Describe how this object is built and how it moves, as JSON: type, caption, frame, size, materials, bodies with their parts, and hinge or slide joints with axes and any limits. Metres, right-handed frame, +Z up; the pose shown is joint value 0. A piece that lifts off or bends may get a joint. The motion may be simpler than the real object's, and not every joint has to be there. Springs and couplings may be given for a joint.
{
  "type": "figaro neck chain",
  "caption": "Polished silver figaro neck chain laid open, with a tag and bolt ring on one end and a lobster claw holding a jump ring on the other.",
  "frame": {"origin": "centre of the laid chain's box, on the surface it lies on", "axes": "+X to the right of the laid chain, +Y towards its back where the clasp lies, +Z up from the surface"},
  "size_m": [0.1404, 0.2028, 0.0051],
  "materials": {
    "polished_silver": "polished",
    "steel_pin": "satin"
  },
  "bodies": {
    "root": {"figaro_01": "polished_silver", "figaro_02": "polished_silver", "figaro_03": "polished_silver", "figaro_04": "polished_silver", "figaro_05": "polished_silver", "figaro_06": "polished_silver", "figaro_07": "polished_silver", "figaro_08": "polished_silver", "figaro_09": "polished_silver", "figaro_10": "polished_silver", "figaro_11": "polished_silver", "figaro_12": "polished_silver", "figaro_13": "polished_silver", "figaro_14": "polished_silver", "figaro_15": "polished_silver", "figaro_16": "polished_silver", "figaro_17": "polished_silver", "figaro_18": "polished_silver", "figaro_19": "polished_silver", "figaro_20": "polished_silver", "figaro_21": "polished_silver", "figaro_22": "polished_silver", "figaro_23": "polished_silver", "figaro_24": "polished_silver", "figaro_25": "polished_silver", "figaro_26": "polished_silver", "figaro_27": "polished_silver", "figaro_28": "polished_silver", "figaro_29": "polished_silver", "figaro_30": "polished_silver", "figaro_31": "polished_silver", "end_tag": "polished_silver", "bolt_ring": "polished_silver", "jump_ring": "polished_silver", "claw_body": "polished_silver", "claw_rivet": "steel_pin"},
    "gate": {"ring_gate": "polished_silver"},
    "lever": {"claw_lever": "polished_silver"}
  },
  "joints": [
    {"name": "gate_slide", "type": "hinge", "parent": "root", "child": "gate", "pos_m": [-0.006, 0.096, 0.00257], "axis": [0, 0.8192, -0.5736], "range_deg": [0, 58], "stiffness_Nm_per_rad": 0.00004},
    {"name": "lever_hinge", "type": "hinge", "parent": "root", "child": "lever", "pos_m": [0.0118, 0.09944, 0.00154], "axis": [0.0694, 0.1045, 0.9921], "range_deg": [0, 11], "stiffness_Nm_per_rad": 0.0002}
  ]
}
⁂
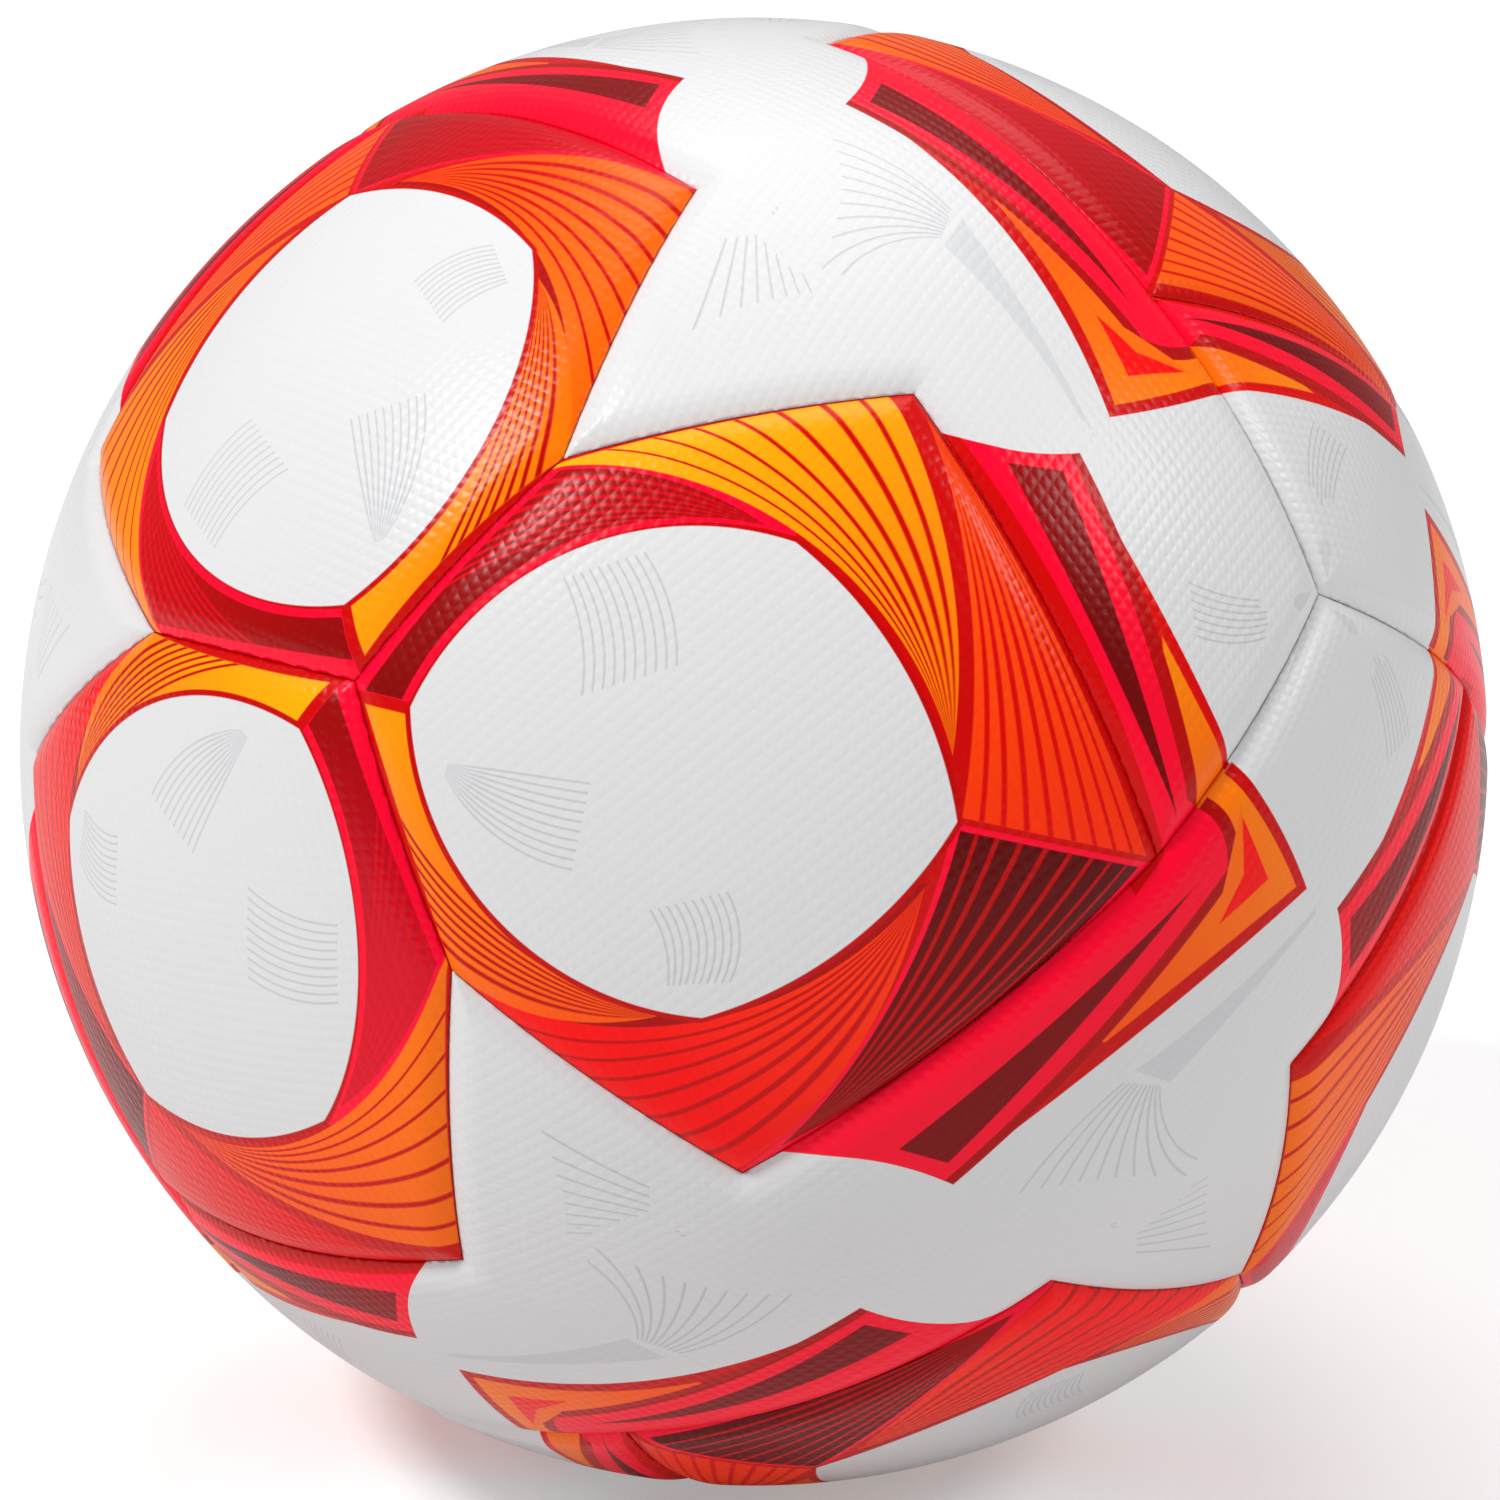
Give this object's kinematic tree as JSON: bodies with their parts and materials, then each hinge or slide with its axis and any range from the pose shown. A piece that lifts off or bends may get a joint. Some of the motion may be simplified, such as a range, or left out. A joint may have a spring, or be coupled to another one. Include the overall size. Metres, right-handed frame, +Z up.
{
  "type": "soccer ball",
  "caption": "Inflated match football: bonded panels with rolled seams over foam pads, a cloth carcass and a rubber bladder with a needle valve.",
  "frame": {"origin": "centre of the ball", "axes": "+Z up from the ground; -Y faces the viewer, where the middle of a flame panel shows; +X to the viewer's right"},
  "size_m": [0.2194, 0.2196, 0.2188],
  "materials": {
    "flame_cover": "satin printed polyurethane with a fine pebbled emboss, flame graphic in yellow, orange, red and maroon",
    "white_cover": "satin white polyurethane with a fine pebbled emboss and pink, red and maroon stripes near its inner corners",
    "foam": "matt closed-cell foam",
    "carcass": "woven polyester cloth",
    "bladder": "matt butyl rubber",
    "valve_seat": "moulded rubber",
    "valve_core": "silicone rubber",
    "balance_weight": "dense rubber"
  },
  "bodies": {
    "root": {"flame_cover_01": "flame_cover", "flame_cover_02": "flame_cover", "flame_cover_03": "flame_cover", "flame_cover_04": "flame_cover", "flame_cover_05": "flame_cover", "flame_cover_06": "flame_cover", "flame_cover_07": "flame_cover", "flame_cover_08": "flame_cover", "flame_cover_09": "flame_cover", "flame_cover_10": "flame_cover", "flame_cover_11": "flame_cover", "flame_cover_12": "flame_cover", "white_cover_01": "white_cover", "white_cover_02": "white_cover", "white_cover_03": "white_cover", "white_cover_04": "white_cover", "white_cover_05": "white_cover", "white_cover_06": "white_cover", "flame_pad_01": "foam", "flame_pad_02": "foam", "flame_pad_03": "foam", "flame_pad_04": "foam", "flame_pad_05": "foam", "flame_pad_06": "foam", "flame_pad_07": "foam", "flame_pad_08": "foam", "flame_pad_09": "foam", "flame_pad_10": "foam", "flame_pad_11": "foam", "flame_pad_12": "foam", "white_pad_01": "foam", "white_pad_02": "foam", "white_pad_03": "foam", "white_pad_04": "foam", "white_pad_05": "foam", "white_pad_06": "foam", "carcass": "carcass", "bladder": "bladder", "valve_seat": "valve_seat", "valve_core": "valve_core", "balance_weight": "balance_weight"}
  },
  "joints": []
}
⁂
Look for the word "hinge" in every line of the listing and copy the lines that have it.

EXERCISE RESPONSE ->
Describe how this object is built and how it moves, as JSON: type, caption, frame, size, materials, bodies with their parts, and hinge or slide joints with axes and any limits. Metres, right-handed frame, +Z up; the pose shown is joint value 0. A piece that lifts off or bends may get a joint. The motion may be simpler than the real object's, and not every joint has to be there. Springs and couplings may be given for a joint.
    {"name": "gate_slide", "type": "hinge", "parent": "root", "child": "gate", "pos_m": [-0.006, 0.096, 0.00257], "axis": [0, 0.8192, -0.5736], "range_deg": [0, 58], "stiffness_Nm_per_rad": 0.00004},
    {"name": "lever_hinge", "type": "hinge", "parent": "root", "child": "lever", "pos_m": [0.0118, 0.09944, 0.00154], "axis": [0.0694, 0.1045, 0.9921], "range_deg": [0, 11], "stiffness_Nm_per_rad": 0.0002}
Give this object's kinematic tree as JSON: bodies with their parts and materials, then each hinge or slide with its axis and any range from the pose shown. A piece that lifts off or bends may get a joint. Some of the motion may be simplified, such as a range, or left out. A joint may have a spring, or be coupled to another one. Include the overall size. Metres, right-handed frame, +Z up.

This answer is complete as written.